The government has to prepare to take care of the elderly people despite having much less income because there are fewer workers paying taxes than in the past. While it has set the ageing society as a National Agenda item recently, we need action – and a lot of it – rather than just words. We do already have the “Department of Older Persons” under the Ministry of Social Development and Human Security to handle the task. But that is unlikely to be enough as in 2031 we will become a “super-aged” society with around 30% of the population aged 60 or older.
This demographic change will affect the government’s fiscal burden, especially the rising welfare budget. The government’s facilities are not up to the level of coping with the “aged” society like Japan and Singapore and therefore more must be done. At the same time, Thailand will struggle with fewer workers and taxpayers.
The economic challenges will continue to increase and government must find a way to raise income such as revamping tax structures and increasing the efficacy of tax revenue collection. The country also needs an economic revamp and to rely more on innovative technologies and value-added products and services.
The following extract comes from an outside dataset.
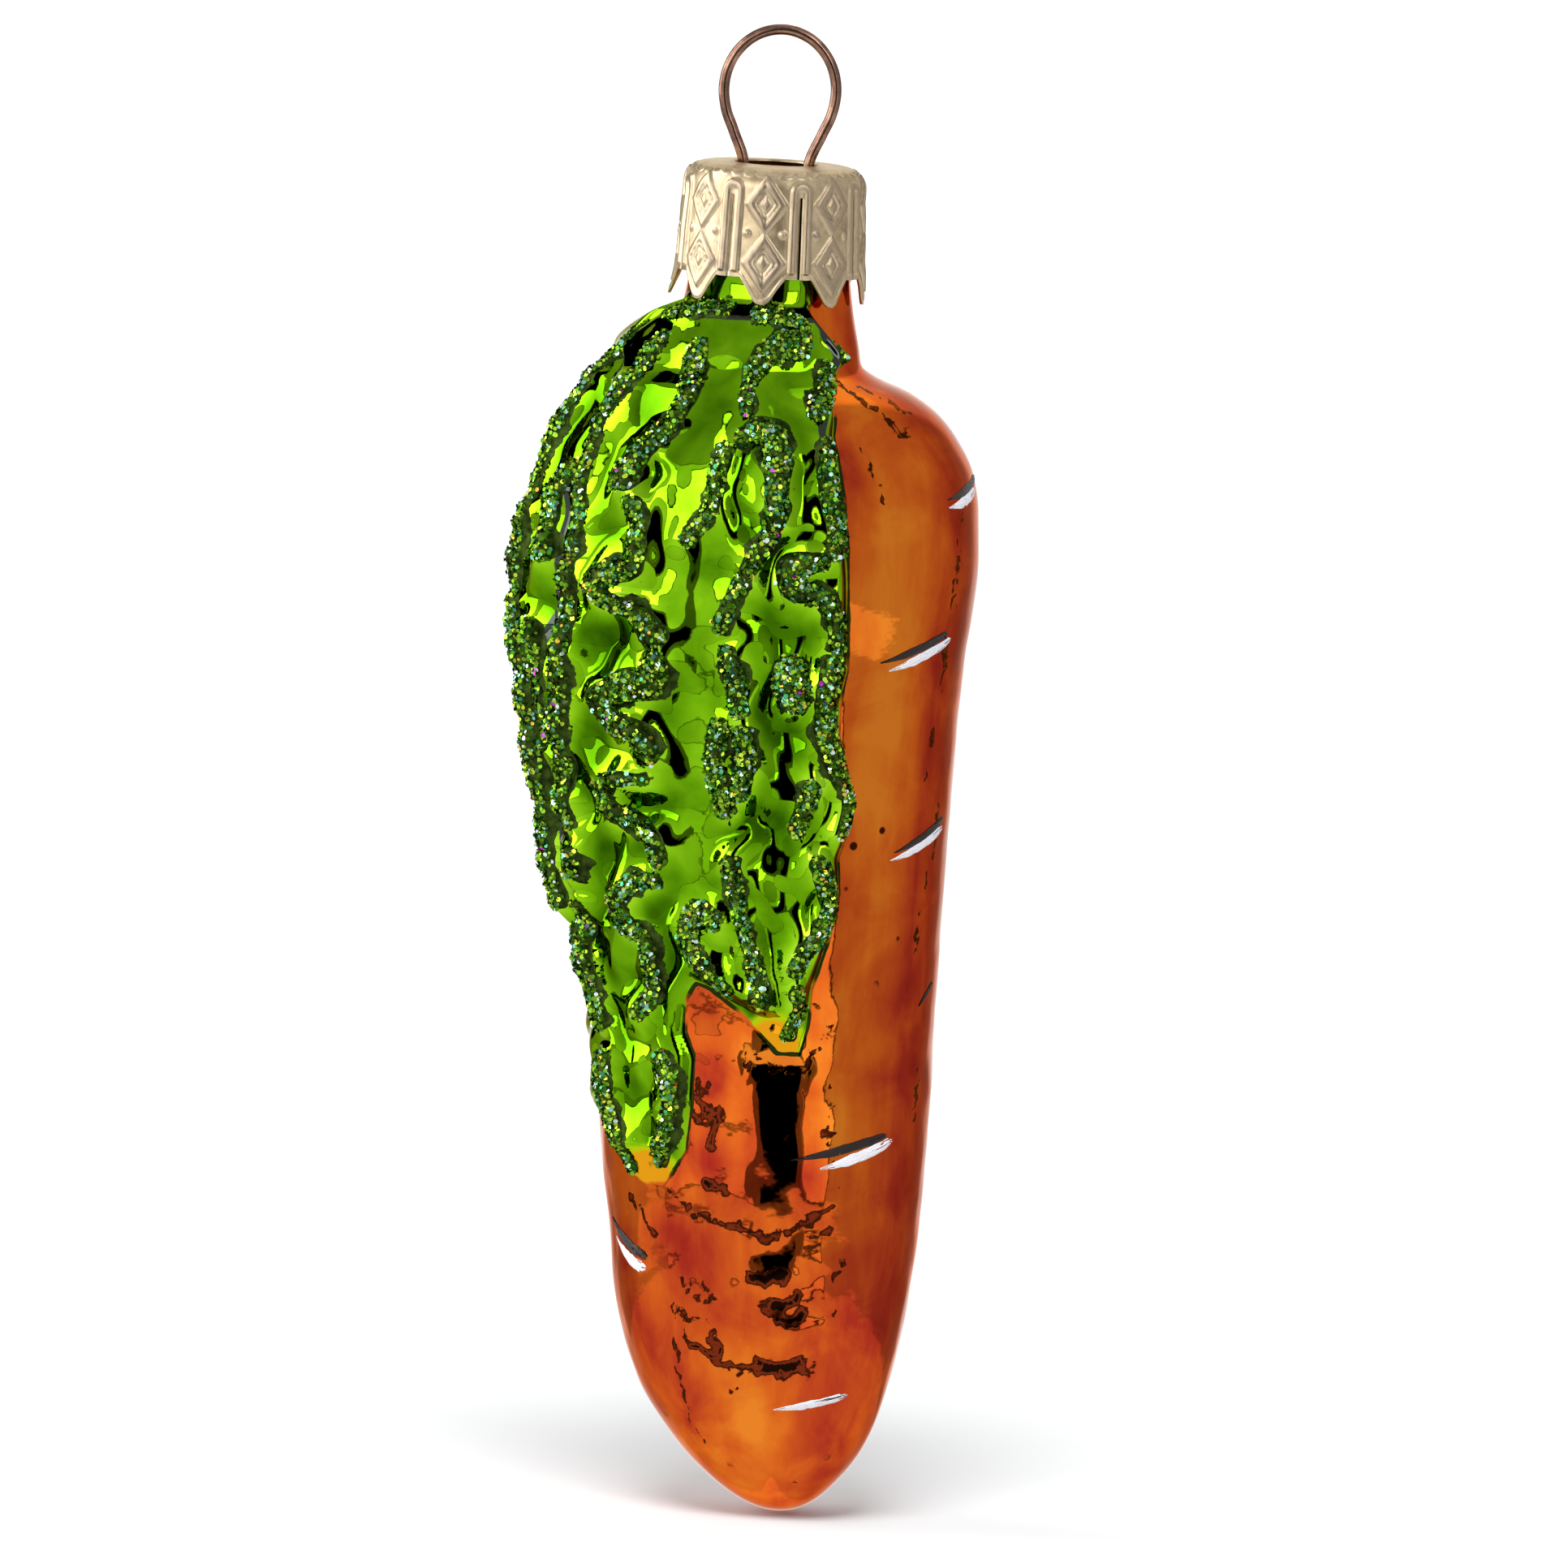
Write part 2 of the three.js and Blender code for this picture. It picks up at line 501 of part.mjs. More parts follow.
// One panel's embossing: two crossed bands that make stacked lozenges, cut off at the shoulder, and studs
function panelEmbossing() {
  const w = LOZENGE_HALF_WIDTH;
  const waist = CAP_TOP_Z - WAIST_BELOW_TOP;
  const centres = [waist + LOZENGE_HALF_HEIGHT, waist - LOZENGE_HALF_HEIGHT];
  const top = CAP_TOP_Z - 0.7 * SHOULDER_R;
  const topHalfWidth = w * (1 - (top - centres[0]) / LOZENGE_HALF_HEIGHT);
  const pinch = BAND_WIDTH / 2;
  const side = (sign) => [
    [sign * topHalfWidth, top], [sign * w, centres[0]], [sign * pinch, waist], [sign * w, centres[1]],
  ];
  const band = polygon([...side(1), [0, waist - 2 * LOZENGE_HALF_HEIGHT], ...side(-1).reverse()]);
  const hollow = (z) => lozenge(z, w - 1.3 * BAND_WIDTH, LOZENGE_HALF_HEIGHT - 1.8 * BAND_WIDTH);
  band.holes.push(...centres.map(hollow));
  const studs = [-1, 1].map((sign) => {
    const stud = new THREE.Shape();
    stud.absarc(sign * 0.85 * w, waist, STUD_R, 0, 2 * Math.PI);
    return stud;
  });
  const seeds = centres.map((z) => lozenge(z, 0.35 * w, 0.4 * LOZENGE_HALF_HEIGHT));
  return [band, ...seeds, ...studs];
}

// A rib on each side of the slit, joined by an arch over it
function archedRibs(x) {
  const low = SKIRT_Z + RIB_WIDTH;
  const high = CAP_TOP_Z - 0.75 * SHOULDER_R - RIB_OFFSET;
  const [inner, outer] = [RIB_OFFSET - RIB_WIDTH / 2, RIB_OFFSET + RIB_WIDTH / 2];
  const ribs = new THREE.Shape();
  ribs.moveTo(x - outer, low);
  ribs.lineTo(x - outer, high);
  ribs.absarc(x, high, outer, Math.PI, 0, true);
  ribs.lineTo(x + outer, low);
  ribs.lineTo(x + inner, low);
  ribs.lineTo(x + inner, high);
  ribs.absarc(x, high, inner, 0, Math.PI, false);
  ribs.lineTo(x - inner, low);
  return ribs;
}

function cap() {
  const pitch = (2 * Math.PI * CAP_R) / PETALS;
  const tip = SKIRT_Z - 1.6 * PETAL_DROP;
  const notch = polygon([
    [PETAL_HALF_WIDTH, SKIRT_Z], [pitch - PETAL_HALF_WIDTH, SKIRT_Z],
    [pitch - PETAL_TIP_HALF_WIDTH, SKIRT_Z - PETAL_DROP], [pitch - PETAL_TIP_HALF_WIDTH, tip],
    [PETAL_TIP_HALF_WIDTH, tip], [PETAL_TIP_HALF_WIDTH, SKIRT_Z - PETAL_DROP],
  ]);
  const slit = strip(pitch / 2, SLIT_WIDTH, SKIRT_Z - 0.6 * PETAL_DROP, SKIRT_Z + SLIT_LENGTH);
  let solid = capShell();
  for (let panel = 0; panel < PETALS; panel += 1) {
    const deg = PANEL_TURN_DEG + (360 / PETALS) * panel;
    solid = solid.subtract(onCap(notch, deg, -3 * SHEET, 2 * SHEET));
    solid = solid.subtract(onCap(slit, deg, -3 * SHEET, 2 * SHEET));
    [...panelEmbossing(), archedRibs(pitch / 2)].forEach((shape) => {
      solid = solid.add(onCap(shape, deg, -SHEET / 2, EMBOSS));
    });
  }
  return meshOf('cap', geometryOf(solid), MATERIALS.cap);
}

// The highest glass near a point, so that a glitter line clears the facets under it
function seatRadius(deg, z) {
  const turn = SEAT_REACH / (halfWidthAt(z) * DEG);
  return Math.max(...[[0, 0], [turn, 0], [-turn, 0], [0, SEAT_REACH], [0, -SEAT_REACH]]
    .map(([dDeg, dz]) => glassRadius(deg + dDeg, z + dz)));
}

// Flat path of a glitter line, in mm, and at each of its stations the direction and the room on each side
function glitterStations(route) {
  const path = new THREE.SplineCurve(route.map(([deg, percent]) => (
    new THREE.Vector2(deg * LEAF_PLANE_MM_PER_DEG, zOfPercent(percent)))));
  const steps = Math.max(2, Math.round(path.getLength() / GLITTER_STEP));
  return Array.from({ length: steps + 1 }, (_, i) => {
    const along = path.getTangentAt(i / steps);
    const before = path.getTangentAt(Math.max(0, i - 1) / steps);
    const after = path.getTangentAt(Math.min(steps, i + 1) / steps);
    const bend = before.cross(after) / (2 * GLITTER_STEP);
    return { at: path.getPointAt(i / steps), along, bend, end: i === 0 || i === steps };
  });
}

// A raised line laid over the glass, domed across and rounded at its ends
function glitterLine([name, share, route]) {
  const section = [[-0.5, 0], [-0.36, 0.75], [0, 1], [0.36, 0.75], [0.5, 0]];
  const stations = glitterStations(route);
  const vertices = [];
  const triangles = [];
  stations.forEach(({ at, along, bend, end }) => {
    const mmPerDeg = halfWidthAt(at.y) * DEG;
    const width = GLITTER_WIDTH * share * (end ? 0.55 : 1);
    const height = GLITTER_HEIGHT * (end ? 0.75 : 1);
    const place = (across) => {
      const room = across * bend > 0 ? 0.7 / Math.abs(bend) : Infinity;
      const offset = Math.sign(across) * Math.min(Math.abs(across) * width, room);
      const deg = at.x / LEAF_PLANE_MM_PER_DEG - (along.y * offset) / mmPerDeg;
      return { deg, z: at.y + along.x * offset };
    };
    const seatAt = (across) => {
      const { deg, z } = place(across);
      return seatRadius(deg, z);
    };
    const [left, right] = [seatAt(-0.5), seatAt(0.5)];
    const chord = (across) => left + (right - left) * (across + 0.5);
    const lift = Math.max(0, ...[-0.25, 0, 0.25].map((across) => seatAt(across) - chord(across)));
    section.forEach(([across, up]) => {
      const { deg, z } = place(across);
      vertices.push(pointAt(deg, z, chord(across) + lift + GAP + up * height));
    });
  });
  const n = section.length;
  for (let i = 0; i < stations.length - 1; i += 1) {
    for (let k = 0; k < n; k += 1) {
      const a = i * n + k;
      const b = i * n + ((k + 1) % n);
      triangles.push([b, a, b + n], [b + n, a, a + n]);
    }
  }
  const last = (stations.length - 1) * n;
  for (let k = 1; k < n - 1; k += 1) triangles.push([0, k, k + 1], [last, last + k + 1, last + k]);
  return meshOf(name, bufferOf(vertices, triangles), MATERIALS.glitter);
}

const group = new THREE.Group();
group.add(glassShell(), cap(), hangerWire(), ...GLITTER.map(glitterLine));

export default group;
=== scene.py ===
"""Looks of a blown-glass carrot ornament: lacquered glass, stamped cap, wire loop and glitter lines.

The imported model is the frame. Shapes are worked out in millimetres, as the part's source does,
and turned to metres where a mesh is made. -Y is the front and +Z runs up the neck.
"""

import math

import bmesh
import bpy
import numpy as np
from mathutils import Matrix, Vector


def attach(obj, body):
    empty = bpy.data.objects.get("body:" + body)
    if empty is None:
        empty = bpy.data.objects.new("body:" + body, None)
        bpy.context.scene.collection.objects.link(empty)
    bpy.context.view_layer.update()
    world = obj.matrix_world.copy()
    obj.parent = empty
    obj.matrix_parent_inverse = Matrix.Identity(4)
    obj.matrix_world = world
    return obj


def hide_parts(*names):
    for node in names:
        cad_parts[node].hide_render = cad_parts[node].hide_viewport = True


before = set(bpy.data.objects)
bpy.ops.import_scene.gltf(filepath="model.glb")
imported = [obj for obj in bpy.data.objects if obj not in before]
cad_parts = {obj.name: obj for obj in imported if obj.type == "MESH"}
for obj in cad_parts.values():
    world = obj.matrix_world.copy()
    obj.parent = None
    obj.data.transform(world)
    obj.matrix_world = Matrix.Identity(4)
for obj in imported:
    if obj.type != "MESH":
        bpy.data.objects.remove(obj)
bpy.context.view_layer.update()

MM = 0.001
DEG = math.pi / 180

# Driving sizes of the part, mm
GAP = 0.3
WIRE_R = 0.4
LOOP_HALF_WIDTH = 4.15
LOOP_HALF_HEIGHT = 4.5
LOOP_TO_CAP = 5.45
LEG_HALF_SPACING = 2.4
LEG_DEPTH = 8.6
SHEET = 0.3
CAP_HEIGHT = 8.05
CAP_FLARE = 0.33
SHOULDER_R = 1.5
PETALS = 8
PANEL_TURN_DEG = -4.7
PETAL_DROP = 2
PETAL_HALF_WIDTH = 1.65
PETAL_TIP_HALF_WIDTH = 0.5
SLIT_LENGTH = 6.1
EMBOSS = 0.18
BAND_WIDTH = 0.5
LOZENGE_HALF_WIDTH = 1.55
LOZENGE_HALF_HEIGHT = 2.17
WAIST_BELOW_TOP = 4.75
STUD_R = 0.28
RIB_OFFSET = 0.55
RIB_WIDTH = 0.5
WALL = 1.0
NECK_R = 5.7
LIP_ROUNDING = 0.55
NECK_LENGTH = 9.85
NECK_SWELL = 0.2
NECK_FOOT_R = 6.3
NECK_BLEND = 3.5
CAP_TO_NECK = 0.6
ROOT_LENGTH = 89.9
ROOT_HALF_WIDTH = 16.1
ROOT_DEPTH_RATIO = 0.93
ROOT_SWAY = 5.7
LEAF_LENGTH = 65
LEAF_SWELL = 3.8
LEAF_EDGE_WIDTH = 1.1
RIM_BEAD = 0.3
RIM_BEAD_WIDTH = 0.8
MIDRIB_DEPTH = 0.55
MIDRIB_WIDTH = 1.7
MIDRIB_FADE = 3
FOLD_DEPTH = 0.75
FOLD_WIDTH = 0.9
FULL_RELIEF_SWELL = 1
CRINKLE = 0.42
CRINKLE_PITCH_ROUND = 6.6
CRINKLE_PITCH_DOWN = 7.6
GLITTER_WIDTH = 2.2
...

Failure to acquire more income will result in both millennials and the elderly suffering. The country must up its game to generate wealth to fund social support and healthcare before we become a super “aged” nation.
An oft-quoted saying is “we must get rich before we age, not age before we get rich” and that certainly applies here. It is vital that Thailand takes notice and strives to sustain economic growth in the long run to feed dependent populations.